The leader of the Conservative Party is expected to hire the former editor of the Mail on Sunday as his pounds 150,000-a-year communications director. His task will be to spin positive stories directly to newspaper editors.

Mr Holborow is seen by Tory leaders as having a feel for the middle classes after his success in adding more than 300,000 to the sales of the Mail on Sunday in his six years at the helm.

The Charterhouse old boy left the newspaper last month, claiming to be taking early retirement. He had taken the title from 1.93 million sales in 1992 to more than 2.2 million a week, outstripping the Sunday Express - the one-time bible of the Tory petit bourgeoisie.

Holborow wears his public school education on his sleeve and is described by former staff at the paper as brusque and no-nonsense. "He had a demanding style and was not adverse to a bit of humiliation," says one. "It is safe to say he was not universally loved by his staff."

His fortunes at the Mail on Sunday were always in doubt after he offered a fulsome front-page apology to the actress Brooke Shields this year after the newspaper wrongly reported that she had been searched for drugs by police.

Mail on Sunday sources said Mr Holborow has a "gut instinct" for issues which affect middle-class voters, which he learnt at the knee of Sir David English, the recently deceased editor-in-chief of Associated Newspapers. Mr Holborow, 55, spent almost his entire journalistic career working under English at Associated Newspapers, owner of the Daily Mail and Mail on Sunday, starting in Manchester in 1967. English's political support for Margaret Thatcher helped to define the politics of the Eighties.

However, others demur. "He's not got sensitive political antennae. He's not really someone who has the long term vision," said one ex-colleague.

"He thinks he has great political instinct, but he's not really a political animal," said another.

The appointment, which is expected to be confirmed in the next few days, underlines anxiety in the Hague camp about the Tories failure to show any improvement in opinion polls.

Mr Holborow is wanted by Mr Hague to spearhead a shake-up of the party's press operation at Conservative Central Office, in Smith Square. The move threatens to sideline Gregor Mackay, Mr Hague's press officer, but sources at Central Office said he would remain in place while the press team reports to Mr Holborow as the head of communications.

Some insiders privately believe it smacks of panic before next year's European elections.

Mr Holborow will not be asked to replicate the role of Alastair Campbell, Tony Blair's press secretary, in rebuilding the Opposition's image. The day-to-day task of dealing with the press and running a rebuttal operation to stop negative reports is likely to be handed to a former journalist. There was speculation at Westminster last night that Mr Hague was seeking to recruit a Times journalist, Nicholas Wood, for that task.

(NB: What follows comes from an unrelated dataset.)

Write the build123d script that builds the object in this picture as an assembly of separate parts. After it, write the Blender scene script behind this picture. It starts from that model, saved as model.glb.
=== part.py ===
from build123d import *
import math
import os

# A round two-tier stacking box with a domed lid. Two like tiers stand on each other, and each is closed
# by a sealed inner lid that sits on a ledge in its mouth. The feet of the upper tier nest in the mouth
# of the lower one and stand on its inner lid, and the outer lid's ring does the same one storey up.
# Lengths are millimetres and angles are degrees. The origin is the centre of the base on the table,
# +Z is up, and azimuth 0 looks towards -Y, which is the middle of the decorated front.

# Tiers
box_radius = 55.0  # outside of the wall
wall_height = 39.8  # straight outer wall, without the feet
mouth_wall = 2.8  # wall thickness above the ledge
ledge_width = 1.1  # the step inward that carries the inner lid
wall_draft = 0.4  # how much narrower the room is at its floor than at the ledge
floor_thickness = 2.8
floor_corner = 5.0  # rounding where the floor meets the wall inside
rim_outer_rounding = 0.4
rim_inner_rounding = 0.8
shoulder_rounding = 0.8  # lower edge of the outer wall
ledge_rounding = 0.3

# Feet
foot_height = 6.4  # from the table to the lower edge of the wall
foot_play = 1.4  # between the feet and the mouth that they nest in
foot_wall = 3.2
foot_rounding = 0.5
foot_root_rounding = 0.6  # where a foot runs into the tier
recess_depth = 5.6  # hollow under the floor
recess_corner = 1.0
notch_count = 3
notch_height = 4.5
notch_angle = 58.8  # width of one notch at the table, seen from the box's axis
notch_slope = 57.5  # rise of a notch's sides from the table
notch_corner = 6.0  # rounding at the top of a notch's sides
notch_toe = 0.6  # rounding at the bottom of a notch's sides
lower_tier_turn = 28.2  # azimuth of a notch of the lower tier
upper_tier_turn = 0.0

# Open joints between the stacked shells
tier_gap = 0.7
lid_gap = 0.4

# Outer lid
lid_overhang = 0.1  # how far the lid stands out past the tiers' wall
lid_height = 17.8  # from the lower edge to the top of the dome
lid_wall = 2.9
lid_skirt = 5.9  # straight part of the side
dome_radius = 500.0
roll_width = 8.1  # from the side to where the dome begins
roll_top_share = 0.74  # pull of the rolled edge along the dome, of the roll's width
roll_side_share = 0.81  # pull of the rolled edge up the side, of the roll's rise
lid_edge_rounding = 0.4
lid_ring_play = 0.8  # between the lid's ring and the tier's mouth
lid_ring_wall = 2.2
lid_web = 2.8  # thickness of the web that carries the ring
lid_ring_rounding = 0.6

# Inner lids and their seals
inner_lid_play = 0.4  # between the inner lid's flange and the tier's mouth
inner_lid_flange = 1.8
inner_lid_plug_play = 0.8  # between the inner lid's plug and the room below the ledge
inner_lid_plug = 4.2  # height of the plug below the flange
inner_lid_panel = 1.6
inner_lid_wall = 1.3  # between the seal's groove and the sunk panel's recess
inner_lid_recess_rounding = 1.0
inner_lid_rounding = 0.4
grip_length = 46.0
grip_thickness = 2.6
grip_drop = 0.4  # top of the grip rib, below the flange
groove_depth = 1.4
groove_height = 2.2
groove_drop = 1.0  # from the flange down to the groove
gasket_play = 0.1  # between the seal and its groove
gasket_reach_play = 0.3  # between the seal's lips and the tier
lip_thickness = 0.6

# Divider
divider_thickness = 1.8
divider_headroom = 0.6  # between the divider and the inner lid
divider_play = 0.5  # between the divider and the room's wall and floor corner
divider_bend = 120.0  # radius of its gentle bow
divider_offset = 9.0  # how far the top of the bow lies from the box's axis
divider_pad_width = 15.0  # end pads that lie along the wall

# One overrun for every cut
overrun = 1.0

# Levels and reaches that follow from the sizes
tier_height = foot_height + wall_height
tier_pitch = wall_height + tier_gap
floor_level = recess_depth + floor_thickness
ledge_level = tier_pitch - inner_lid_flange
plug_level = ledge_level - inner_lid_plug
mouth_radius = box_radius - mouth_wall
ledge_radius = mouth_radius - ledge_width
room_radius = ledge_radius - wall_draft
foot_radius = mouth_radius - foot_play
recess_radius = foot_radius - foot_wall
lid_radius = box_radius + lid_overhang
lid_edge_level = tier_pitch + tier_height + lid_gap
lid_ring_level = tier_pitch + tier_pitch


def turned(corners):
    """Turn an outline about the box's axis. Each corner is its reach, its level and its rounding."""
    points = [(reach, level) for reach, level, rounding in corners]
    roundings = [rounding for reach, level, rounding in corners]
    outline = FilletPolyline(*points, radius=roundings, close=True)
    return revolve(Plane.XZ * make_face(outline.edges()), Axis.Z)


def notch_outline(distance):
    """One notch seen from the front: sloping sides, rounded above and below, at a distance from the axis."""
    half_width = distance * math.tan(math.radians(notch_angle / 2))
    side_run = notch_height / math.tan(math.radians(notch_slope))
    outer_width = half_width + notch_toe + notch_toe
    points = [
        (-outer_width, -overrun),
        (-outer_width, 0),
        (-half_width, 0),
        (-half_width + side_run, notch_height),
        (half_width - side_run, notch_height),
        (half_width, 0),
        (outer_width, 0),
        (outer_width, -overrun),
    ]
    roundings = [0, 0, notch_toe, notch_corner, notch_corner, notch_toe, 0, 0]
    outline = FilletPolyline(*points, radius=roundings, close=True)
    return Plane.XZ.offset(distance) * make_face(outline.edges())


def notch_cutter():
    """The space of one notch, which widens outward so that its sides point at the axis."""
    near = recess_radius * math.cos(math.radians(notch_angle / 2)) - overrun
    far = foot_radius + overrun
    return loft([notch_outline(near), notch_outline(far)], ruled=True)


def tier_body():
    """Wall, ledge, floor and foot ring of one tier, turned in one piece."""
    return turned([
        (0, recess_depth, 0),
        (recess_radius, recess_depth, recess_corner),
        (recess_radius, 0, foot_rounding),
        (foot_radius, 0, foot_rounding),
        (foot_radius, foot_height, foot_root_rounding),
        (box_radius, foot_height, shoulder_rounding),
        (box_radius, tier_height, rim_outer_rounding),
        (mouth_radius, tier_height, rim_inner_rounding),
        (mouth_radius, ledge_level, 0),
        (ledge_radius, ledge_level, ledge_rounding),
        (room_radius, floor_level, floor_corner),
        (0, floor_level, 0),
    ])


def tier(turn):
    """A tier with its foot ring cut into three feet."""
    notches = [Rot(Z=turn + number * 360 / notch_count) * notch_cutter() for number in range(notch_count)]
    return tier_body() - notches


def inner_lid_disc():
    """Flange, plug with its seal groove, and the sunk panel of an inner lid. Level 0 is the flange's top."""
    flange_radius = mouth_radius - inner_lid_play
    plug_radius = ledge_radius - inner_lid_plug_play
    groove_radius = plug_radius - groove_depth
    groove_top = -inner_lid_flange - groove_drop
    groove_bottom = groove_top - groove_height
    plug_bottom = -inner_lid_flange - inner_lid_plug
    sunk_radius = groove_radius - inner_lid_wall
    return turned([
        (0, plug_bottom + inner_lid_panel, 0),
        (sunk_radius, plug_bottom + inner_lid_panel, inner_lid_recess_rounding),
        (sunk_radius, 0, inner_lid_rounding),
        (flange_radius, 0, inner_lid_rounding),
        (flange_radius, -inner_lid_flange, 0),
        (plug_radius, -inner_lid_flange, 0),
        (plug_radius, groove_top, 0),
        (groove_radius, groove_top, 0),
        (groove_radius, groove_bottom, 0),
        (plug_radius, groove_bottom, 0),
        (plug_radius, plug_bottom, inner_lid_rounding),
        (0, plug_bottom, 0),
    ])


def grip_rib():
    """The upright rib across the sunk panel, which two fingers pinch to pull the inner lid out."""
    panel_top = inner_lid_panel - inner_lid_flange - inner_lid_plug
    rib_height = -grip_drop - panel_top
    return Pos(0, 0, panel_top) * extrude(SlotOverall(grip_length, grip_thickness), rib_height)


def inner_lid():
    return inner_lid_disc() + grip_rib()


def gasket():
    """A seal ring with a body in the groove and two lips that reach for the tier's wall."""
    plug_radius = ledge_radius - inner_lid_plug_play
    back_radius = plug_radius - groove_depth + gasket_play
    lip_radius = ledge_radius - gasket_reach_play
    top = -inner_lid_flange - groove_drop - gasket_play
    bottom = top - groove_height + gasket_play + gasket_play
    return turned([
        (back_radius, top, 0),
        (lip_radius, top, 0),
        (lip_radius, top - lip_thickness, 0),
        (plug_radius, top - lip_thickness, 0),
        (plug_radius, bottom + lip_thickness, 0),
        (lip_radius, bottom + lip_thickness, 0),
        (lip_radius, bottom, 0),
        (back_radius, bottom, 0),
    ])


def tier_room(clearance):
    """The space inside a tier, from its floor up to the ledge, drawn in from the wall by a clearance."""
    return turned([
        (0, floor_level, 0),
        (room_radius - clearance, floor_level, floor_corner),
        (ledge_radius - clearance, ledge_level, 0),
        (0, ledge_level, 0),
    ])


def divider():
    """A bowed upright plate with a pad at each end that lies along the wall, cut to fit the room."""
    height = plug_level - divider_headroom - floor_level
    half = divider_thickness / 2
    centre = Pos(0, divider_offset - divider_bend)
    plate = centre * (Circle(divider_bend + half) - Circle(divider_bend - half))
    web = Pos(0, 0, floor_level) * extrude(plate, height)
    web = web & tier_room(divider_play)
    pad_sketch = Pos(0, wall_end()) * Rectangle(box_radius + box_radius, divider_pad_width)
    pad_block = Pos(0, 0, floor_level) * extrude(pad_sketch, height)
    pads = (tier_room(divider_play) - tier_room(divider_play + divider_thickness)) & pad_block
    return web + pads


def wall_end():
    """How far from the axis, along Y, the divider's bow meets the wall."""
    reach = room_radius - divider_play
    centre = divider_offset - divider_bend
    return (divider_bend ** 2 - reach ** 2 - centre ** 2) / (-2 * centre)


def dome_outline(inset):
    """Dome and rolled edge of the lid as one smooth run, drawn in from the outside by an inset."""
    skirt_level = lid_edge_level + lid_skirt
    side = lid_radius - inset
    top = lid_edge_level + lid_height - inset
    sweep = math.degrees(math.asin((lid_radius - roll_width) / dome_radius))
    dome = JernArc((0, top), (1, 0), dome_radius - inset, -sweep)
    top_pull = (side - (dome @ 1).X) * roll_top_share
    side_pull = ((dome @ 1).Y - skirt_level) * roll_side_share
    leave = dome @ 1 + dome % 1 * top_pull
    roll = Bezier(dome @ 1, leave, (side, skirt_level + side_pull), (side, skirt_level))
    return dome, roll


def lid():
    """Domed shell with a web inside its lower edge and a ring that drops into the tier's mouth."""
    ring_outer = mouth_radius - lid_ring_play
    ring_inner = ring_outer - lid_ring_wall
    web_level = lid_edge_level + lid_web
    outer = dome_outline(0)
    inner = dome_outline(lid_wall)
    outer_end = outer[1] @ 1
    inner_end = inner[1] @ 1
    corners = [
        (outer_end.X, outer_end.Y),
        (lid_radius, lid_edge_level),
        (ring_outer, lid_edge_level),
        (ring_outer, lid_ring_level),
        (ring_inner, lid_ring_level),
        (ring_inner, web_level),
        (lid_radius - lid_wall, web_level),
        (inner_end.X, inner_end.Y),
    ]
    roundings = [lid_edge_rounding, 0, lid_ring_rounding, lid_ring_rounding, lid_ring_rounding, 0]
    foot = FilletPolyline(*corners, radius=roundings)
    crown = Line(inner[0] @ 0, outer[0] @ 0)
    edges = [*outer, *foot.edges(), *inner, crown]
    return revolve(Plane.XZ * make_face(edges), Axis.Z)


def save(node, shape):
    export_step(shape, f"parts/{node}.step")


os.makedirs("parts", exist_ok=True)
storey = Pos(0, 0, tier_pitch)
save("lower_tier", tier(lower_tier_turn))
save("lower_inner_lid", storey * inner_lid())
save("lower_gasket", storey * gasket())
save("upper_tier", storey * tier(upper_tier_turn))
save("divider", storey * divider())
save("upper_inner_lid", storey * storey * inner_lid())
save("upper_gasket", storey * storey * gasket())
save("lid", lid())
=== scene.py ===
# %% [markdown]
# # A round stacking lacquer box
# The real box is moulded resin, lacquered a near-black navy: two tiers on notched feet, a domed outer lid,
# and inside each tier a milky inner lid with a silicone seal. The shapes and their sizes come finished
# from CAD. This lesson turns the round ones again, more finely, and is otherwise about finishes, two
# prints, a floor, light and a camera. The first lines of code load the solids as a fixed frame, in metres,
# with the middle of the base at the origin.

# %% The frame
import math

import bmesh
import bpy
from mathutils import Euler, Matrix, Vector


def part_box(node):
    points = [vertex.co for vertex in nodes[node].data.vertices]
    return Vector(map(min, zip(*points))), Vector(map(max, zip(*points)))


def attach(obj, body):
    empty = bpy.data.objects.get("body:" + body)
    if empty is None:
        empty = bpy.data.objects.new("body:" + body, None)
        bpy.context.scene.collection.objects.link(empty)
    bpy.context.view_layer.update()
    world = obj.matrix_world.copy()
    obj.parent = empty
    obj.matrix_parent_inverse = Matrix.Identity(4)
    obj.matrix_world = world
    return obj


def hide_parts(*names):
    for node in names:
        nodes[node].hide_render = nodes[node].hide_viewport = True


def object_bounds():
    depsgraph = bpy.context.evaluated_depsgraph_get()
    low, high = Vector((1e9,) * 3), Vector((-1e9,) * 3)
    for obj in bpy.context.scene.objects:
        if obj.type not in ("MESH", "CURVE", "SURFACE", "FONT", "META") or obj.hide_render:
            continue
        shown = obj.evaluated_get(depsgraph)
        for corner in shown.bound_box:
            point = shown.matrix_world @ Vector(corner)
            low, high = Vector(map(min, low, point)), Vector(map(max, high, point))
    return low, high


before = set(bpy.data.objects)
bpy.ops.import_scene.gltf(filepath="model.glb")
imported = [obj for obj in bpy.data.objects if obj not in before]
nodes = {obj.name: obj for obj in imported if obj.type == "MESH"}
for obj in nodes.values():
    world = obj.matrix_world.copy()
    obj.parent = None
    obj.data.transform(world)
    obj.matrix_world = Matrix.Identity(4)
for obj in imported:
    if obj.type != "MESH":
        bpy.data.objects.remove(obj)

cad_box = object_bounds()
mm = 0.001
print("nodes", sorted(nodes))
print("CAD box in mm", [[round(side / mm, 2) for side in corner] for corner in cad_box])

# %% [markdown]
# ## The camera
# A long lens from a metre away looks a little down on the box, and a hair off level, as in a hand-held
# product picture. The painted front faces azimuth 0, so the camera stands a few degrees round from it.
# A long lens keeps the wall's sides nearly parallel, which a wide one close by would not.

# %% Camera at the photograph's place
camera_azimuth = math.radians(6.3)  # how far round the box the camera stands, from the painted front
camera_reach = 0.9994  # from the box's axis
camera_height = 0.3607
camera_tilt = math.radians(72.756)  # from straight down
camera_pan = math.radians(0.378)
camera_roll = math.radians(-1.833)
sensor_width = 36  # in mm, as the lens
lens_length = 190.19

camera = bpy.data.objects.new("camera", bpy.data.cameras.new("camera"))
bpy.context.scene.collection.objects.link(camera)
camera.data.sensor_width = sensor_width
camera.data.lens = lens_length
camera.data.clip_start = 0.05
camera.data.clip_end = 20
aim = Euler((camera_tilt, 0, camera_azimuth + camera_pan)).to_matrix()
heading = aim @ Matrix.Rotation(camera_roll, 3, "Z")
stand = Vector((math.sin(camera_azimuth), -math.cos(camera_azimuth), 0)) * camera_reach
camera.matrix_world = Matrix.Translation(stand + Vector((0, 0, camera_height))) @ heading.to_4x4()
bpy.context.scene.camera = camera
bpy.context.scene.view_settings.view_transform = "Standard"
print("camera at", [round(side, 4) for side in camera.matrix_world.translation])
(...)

Staff at Smith Square would like to move to purpose-built offices like Labour, but having recently refurbished their war room the Tories lack the resources to move before the next election. They are likely to establish a rebuttal unit and have borrowed from Labour by creating a media monitoring unit.

With Michael Portillo waiting in the wings to strike, Mr Hague knows his leadership will come under threat if the Tories fail to make an impact in the local elections and the European elections next year.

"The European elections are a fairly key point in the electoral cycle and the middle classes are the key swing voters. The Mail on Sunday was seen as more evenly divided between Labour and Tory supporters and that is the target audience that we have to connect with," said a shadow ministerial source.

So far, the Tories poll standing has remained resolutely at rock bottom. Shadow ministers have privately discussed what they can do to raise the party's profile, and make more impact on the Government.

They were furious at the way the party conference was allowed to be dominated by the feuds over Europe, and held an angry post-mortem in the Shadow Cabinet as soon as they returned to Westminster.